* **INFORMATION SHOWN**:
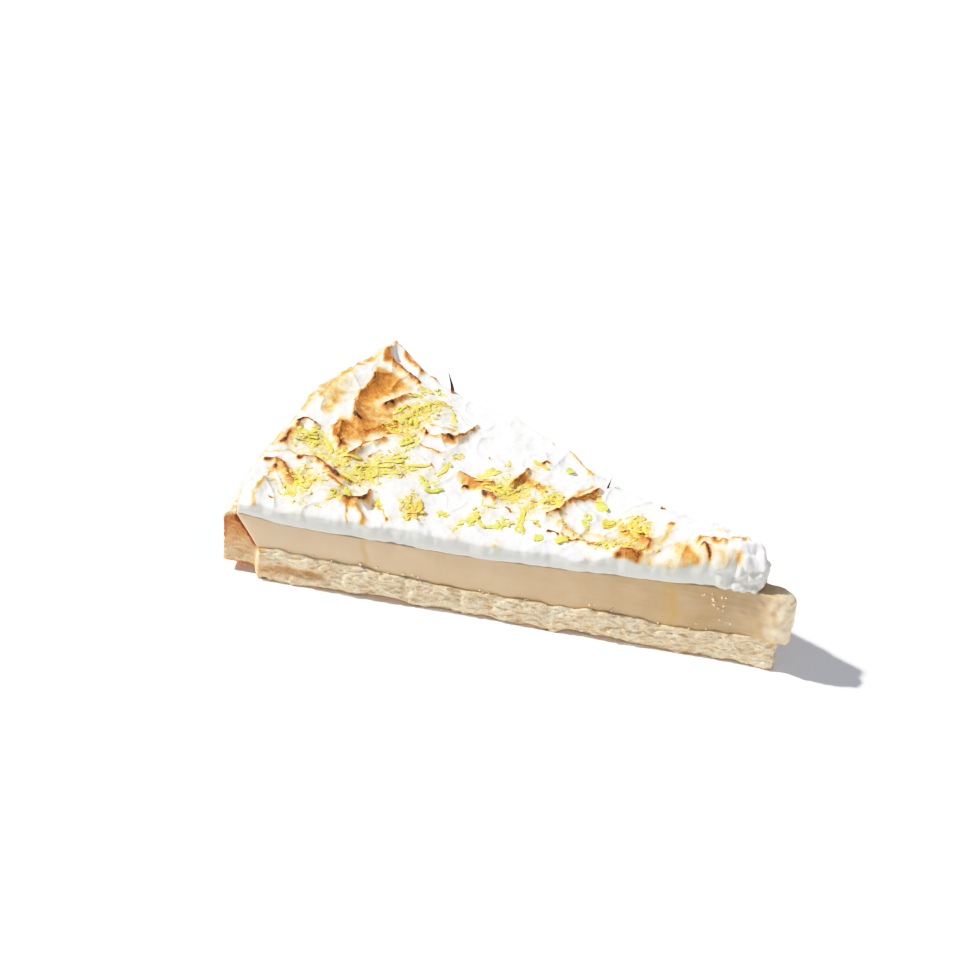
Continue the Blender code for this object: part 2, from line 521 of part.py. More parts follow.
def zest_strips(loop, material):
    """Shreds in their heaps, largest first, and the few broad flakes; all clear of the edges."""
    draw = random.Random(5)
    wanted = []
    for x, y, spread_along, spread_across, direction, count in ZEST_HEAPS:
        turn = math.radians(direction)
        for _ in range(count):
            along, across = draw.gauss(0, 0.55) * spread_along, draw.gauss(0, 0.55) * spread_across
            place = (x + along * math.cos(turn) - across * math.sin(turn),
                     y + along * math.sin(turn) + across * math.cos(turn))
            heading = turn + math.radians(draw.gauss(0, 35))
            wanted.append((draw.uniform(*ZEST_LENGTH), draw.uniform(*ZEST_WIDTH), heading, place, draw.gauss(0, 0.5)))
    wanted += [(length, width, math.radians(turn), (x, y), 0.0) for x, y, length, width, turn in ZEST_LEAVES]
    wanted.sort(key=lambda shred: -shred[0])
    pieces = []
    for length, width, heading, place, bend in wanted:
        along = np.array([math.cos(heading), math.sin(heading)])
        aside = np.array([-math.sin(heading), math.cos(heading)])
        shares = (-0.5, -0.17, 0.17, 0.5)
        spots = np.array([place + along * length * share + aside * bend * (1 - 4 * share ** 2) for share in shares])
        if inside_distance(spots, loop).min() < ZEST_EDGE_CLEARANCE:
            continue
        widths = [width * size for size in (0.55, 1.0, 0.95, 0.5)]
        pieces.append(strip(spots, widths, heading, material))
    return pieces


def fuse(body, pieces):
    """One Boolean union joins the small pieces to the body, and they are then removed."""
    group = bpy.data.collections.new("toppings")
    bpy.context.scene.collection.children.link(group)
    for piece in pieces:
        group.objects.link(piece)
    union = body.modifiers.new("fuse", "BOOLEAN")
    union.operation = "UNION"
    union.operand_type = "COLLECTION"
    union.collection = group
    union.solver = "MANIFOLD"
    union.material_mode = "TRANSFER"
    bpy.context.view_layer.objects.active = body
    bpy.ops.object.modifier_apply(modifier=union.name)
    for piece in pieces:
        bpy.data.objects.remove(piece, do_unlink=True)
    bpy.data.collections.remove(group)


def shade(body):
    body.data.shade_smooth()
    body.data.set_sharp_from_angle(angle=math.radians(50))


def main():
    clear_scene()
    crust = build_crust(make_material("shortbread", CRUST_COLOUR, 0.85))
    filling = build_filling(make_material("lemon_filling", FILLING_COLOUR, 0.4))
    meringue_material = make_material("meringue", MERINGUE_COLOUR, 0.7)
    zest_material = make_material("zest", ZEST_COLOUR, 0.5)
    meringue, loop = build_meringue(meringue_material)
    toppings = zest_strips(loop, zest_material)
    toppings += [wisp(place, meringue_material) for place in WISPS]
    fuse(meringue, toppings)
    for body in (crust, filling, meringue):
        shade(body)


main()
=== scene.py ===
"""Looks of a slice of lemon meringue tart: crumbly crust, lemon filling, torched meringue and zest.

Sizes below are in millimetres; the meshes are made in metres.
The slice points along +X, its rim lies at -X, the front cut faces -Y and the underside is Z = 0.
"""

import math
import random

import bpy
import numpy as np
from mathutils import Matrix, Vector, geometry, noise


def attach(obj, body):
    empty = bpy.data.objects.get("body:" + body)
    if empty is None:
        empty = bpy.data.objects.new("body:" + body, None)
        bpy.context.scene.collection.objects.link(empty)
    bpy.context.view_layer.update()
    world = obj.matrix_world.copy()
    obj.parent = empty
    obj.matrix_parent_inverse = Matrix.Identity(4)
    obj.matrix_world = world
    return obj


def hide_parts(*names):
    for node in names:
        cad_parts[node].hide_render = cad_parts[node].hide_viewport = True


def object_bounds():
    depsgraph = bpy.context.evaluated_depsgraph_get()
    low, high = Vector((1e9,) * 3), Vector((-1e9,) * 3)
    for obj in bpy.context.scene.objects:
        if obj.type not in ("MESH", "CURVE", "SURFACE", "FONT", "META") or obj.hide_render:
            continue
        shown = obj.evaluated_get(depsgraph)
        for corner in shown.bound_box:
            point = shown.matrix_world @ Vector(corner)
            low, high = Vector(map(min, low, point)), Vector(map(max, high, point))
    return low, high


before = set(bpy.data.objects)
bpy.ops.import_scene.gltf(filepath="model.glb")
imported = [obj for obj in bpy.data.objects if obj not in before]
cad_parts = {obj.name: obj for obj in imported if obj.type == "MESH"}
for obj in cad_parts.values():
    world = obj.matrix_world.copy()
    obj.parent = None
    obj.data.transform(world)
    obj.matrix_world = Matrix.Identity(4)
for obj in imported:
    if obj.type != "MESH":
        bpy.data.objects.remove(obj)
cad_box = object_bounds()

MM = 0.001

# Driving dimensions, as in the part
TART_RADIUS = 140.0
SLICE_ANGLE = math.radians(36)
HALF_ANGLE = SLICE_ANGLE / 2
HALF_SIN = math.sin(HALF_ANGLE)
HALF_COS = math.cos(HALF_ANGLE)
CENTRE_X = TART_RADIUS / 2
BASE_THICKNESS = 8.5
RIM_HEIGHT = 18.8
WALL_TOP_HEIGHT = RIM_HEIGHT - 0.3
RIM_WIDTH = 3.2
WALL_FOOT_RADIUS = 131.0
WALL_TOP_RADIUS = TART_RADIUS - RIM_WIDTH
FILLING_HEIGHT = 17.6
GAP = 0.15
TIP_CLIMB = 5.6
TIP_CLIMB_START_X = -10.0
TIP_DROOP = 1.5
CREEP_START_RADIUS = 124.0
CREEP_END_RADIUS = 135.0
CRUST_NOSE = (1.8, 1.3, 2.0)
FILLING_NOSE = (-0.7, 2.3, 2.8)
MERINGUE_NOSE = (8.2, 3.4, 4.5)
WALL_CUT_INSET = 2.2
FILLING_INSET = 0.9
MERINGUE_INSET = 0.8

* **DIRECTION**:
Where a line holds "body", copy it out.

* **WRITTEN RESPONSE**:
def fuse(body, pieces):
    """One Boolean union joins the small pieces to the body, and they are then removed."""
    union = body.modifiers.new("fuse", "BOOLEAN")
    bpy.context.view_layer.objects.active = body
def shade(body):
    body.data.shade_smooth()
    body.data.set_sharp_from_angle(angle=math.radians(50))
    for body in (crust, filling, meringue):
        shade(body)
def attach(obj, body):
    empty = bpy.data.objects.get("body:" + body)
        empty = bpy.data.objects.new("body:" + body, None)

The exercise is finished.